Wegen Corona-Auflagen und des eng getakteten Programms in der Championship mit 46 Spieltagen, dazu Playoffs, FA- und EFL-Cup war Janelt ein Dreivierteljahr nicht zu Hause. Auch Weihnachten nicht. «Uns hat das mehr wehgetan als ihm», gesteht Vater Timo. Mutter Maike, frühere Eishockey-Bundesligaspielerin und jetzige Trainerin, erzählt: «Wir sagen ihm immer: Wink uns doch mal im TV. Das macht er aber nicht.» Ihr Filius spielte nahezu alle drei Tage, während die Familie ihn auf allen möglichen TV- und Internetkanälen verfolgte. «Ich liebe diesen Rhythmus. Du hast keine Zeit zum Nachdenken», sagt Vitaly. «Und ich liebe den englischen Fußball.
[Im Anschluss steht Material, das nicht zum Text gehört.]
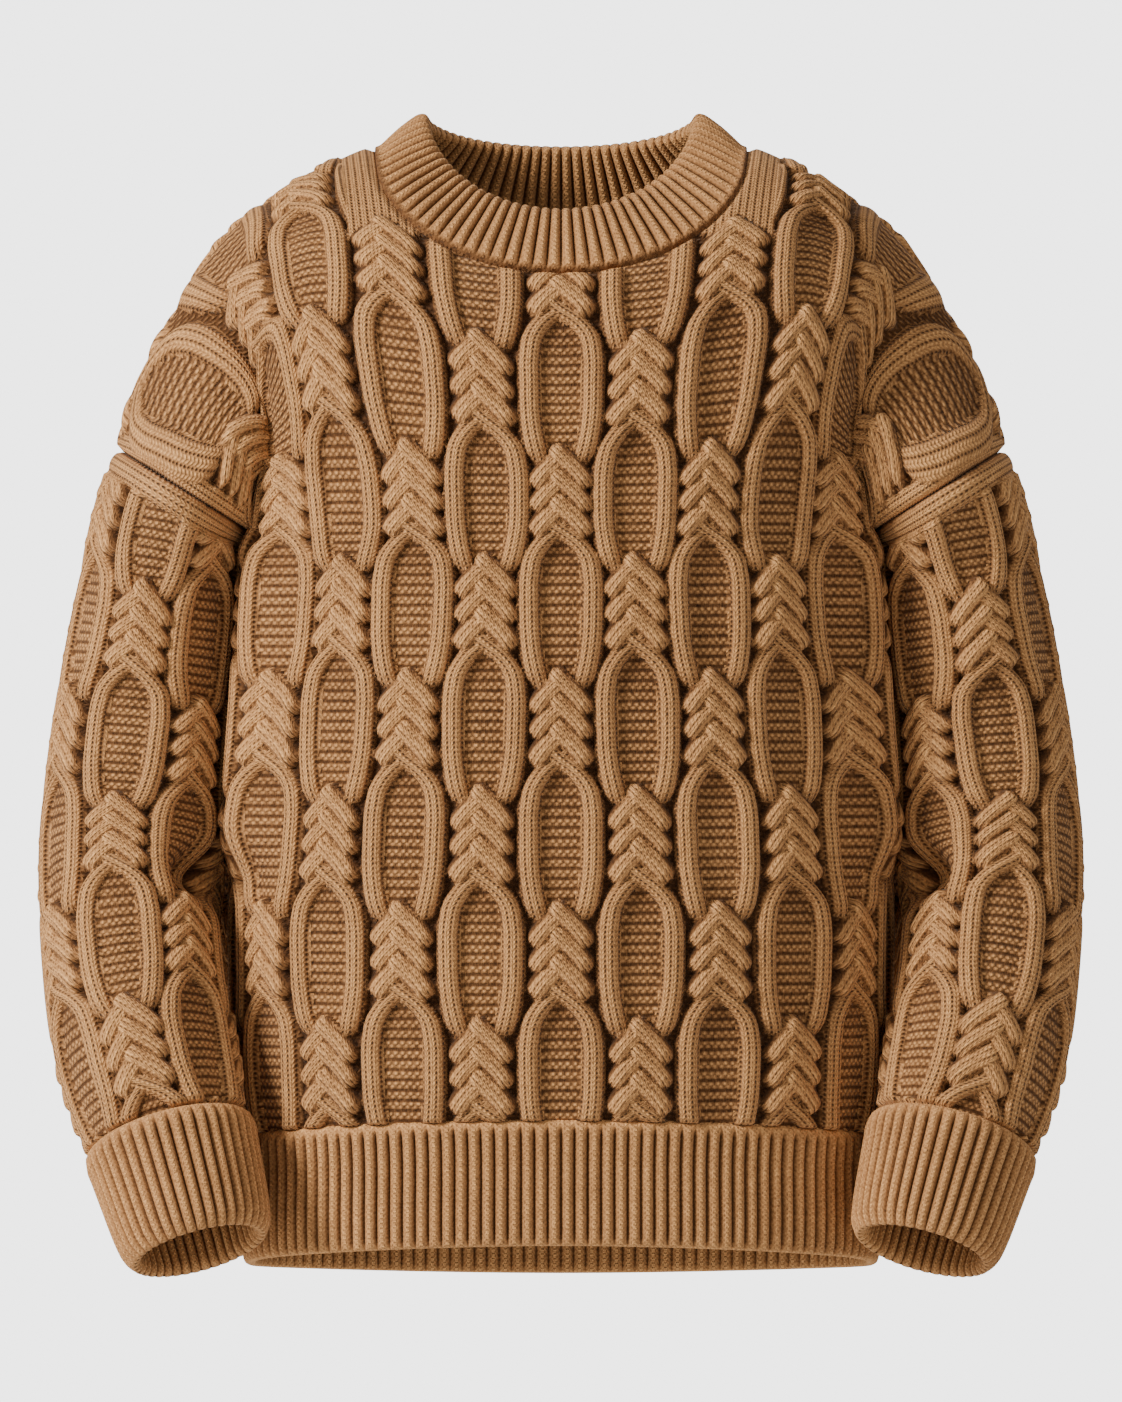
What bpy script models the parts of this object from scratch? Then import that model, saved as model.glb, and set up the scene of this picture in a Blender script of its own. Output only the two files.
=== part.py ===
"""Cable knit sweater, hollow and open at neck, hem and cuffs, filled out as if worn.

Metres, +Z up, +X to the left of the wearer, the front facing -Y. The origin is the middle of the
line between the two ends of the shoulder seams at the neck, where the garment hangs on its wearer.

Each piece is one closed wall: a plain inner skin, and an outer skin that carries the cables or ribs.
The two panels and the sleeves are functions of two numbers, the cable column n, counted from the
middle of the piece, and the height v above the rib. Their outer skins are triangulated over
the lines of the cables, so that each crest and each eye is an edge of the mesh.
"""

import bmesh
import bpy
import numpy as np
from mathutils import Vector
from mathutils.geometry import delaunay_2d_cdt

# Seams and walls
GAP = 0.0003
WALL = 0.004
SEAM_FADE = 0.008

# Cables: one repeat is an eye of two strands, and below it three nested chevrons
PITCH = 0.047
NARROWEST = 0.92
WIDEST = 2.2
WIDEST_SLEEVE = 1.4
REPEAT = 0.139
EYE_LENGTH = 0.090
CHEVRON_STEP = 0.0165
CHEVRONS = 3
CHEVRON_REACH = 0.0205
CHEVRON_HEIGHT = 0.0070
CHEVRON_VALLEY = 0.0028
STRAND_HALF_WIDTH = 0.0082
STRAND_HEIGHT = 0.0068
EYE_FLOOR = 0.0018
LOWEST_APEX = 0.079

# Where the mesh takes points along a strand's crest, an eye's floor and a chevron's arm
CREST_STEPS = np.array((0.011, 0.028, 0.050, 0.072, 0.088))
FLOOR_STEPS = np.array((0.036, 0.064))
CREST_ARM = 0.70
FLOOR_TOP = 0.013
FLOOR_LOW = 0.082
REPEATS_UP = 5
ROUND_FROM = 0.6

# The groove between two columns leans away from the eye beside it
GROOVE_PATH = np.array(
    [
        # below_tip, lean
        (0.006, 0.0000),
        (0.026, 0.0042),
        (0.058, 0.0042),
        (0.077, 0.0000),
        (0.096, -0.0042),
        (0.127, -0.0042),
    ]
)

# Half the spacing of an eye's two strands, by the distance below its tip
STRAND_PATH = np.array(
    [
        # below_tip, half_spacing
        (0.000, 0.0000),
        (0.012, 0.0130),
        (0.025, 0.0185),
        (0.048, 0.0200),
        (0.072, 0.0172),
        (0.090, 0.0110),
    ]
)

# Body: sections of the wall's outer ground, without the cables. The typical section sets how the
# columns are shared out round the squared ellipse at every height.
COLUMNS_EACH_SIDE = 5.5
LAST_COLUMN = 5
SQUARENESS = 2.4
TYPICAL_HALF_WIDTH = 0.190
TYPICAL_FRONT_DEPTH = 0.120
TYPICAL_BACK_DEPTH = 0.110
HEM_SEAM_Z = -0.586
HEM_SEAM_DROP_SIDE = 0.016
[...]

Die Premier League war immer mein Traum. Das ist die attraktivste Liga weltweit.»

Seit Januar kann er wieder deutsch reden. Seine Freundin Ines ist zu ihm gezogen, hat sich mit einigen Partnerinnen von Janelts Mitspielern angefreundet, vor allem Däninnen. Weil Sportdirektor Rasmus Ankersen und Trainer Thomas Frank Dänen sind, haben sie gleich mehrere Profis aus ihrem Heimatland geholt. Zwar ist Janelts Lieblingsverein seit Kindertagen Manchester United, «aber bei Brentford fühle ich mich wohl», sagt er. Sein Vertrag läuft bis 2024.

Unterschiede zur 2. Bundesliga hat der zehnmalige U21-Nationalspieler natürlich ausgemacht: «In Deutschland versuchen die Teams zu spielen. In Englands 2. Liga stehen Kampf und zweite Welle im Vordergrund.» Über Bochums Aufstieg freut sich der Ex-VfLer. «Perfekt», sagt er und hebt den Daumen. Eine Rückkehr zum HSV, wo er als Jugendlicher war, sieht er derzeit nicht. In England stimmt zudem die Kasse. «Geld ist schön, aber in meinem Alter nicht das Wichtigste», versichert er. «Ich kaufe mir nichts Unnötiges, gebe lieber im Urlaub einen Euro mehr aus.» Den verlebt er mit seiner Freundin gerade in der Türkei. «Danach kann es aber wieder losgehen», sagt er und zuckt mit dem Fuß.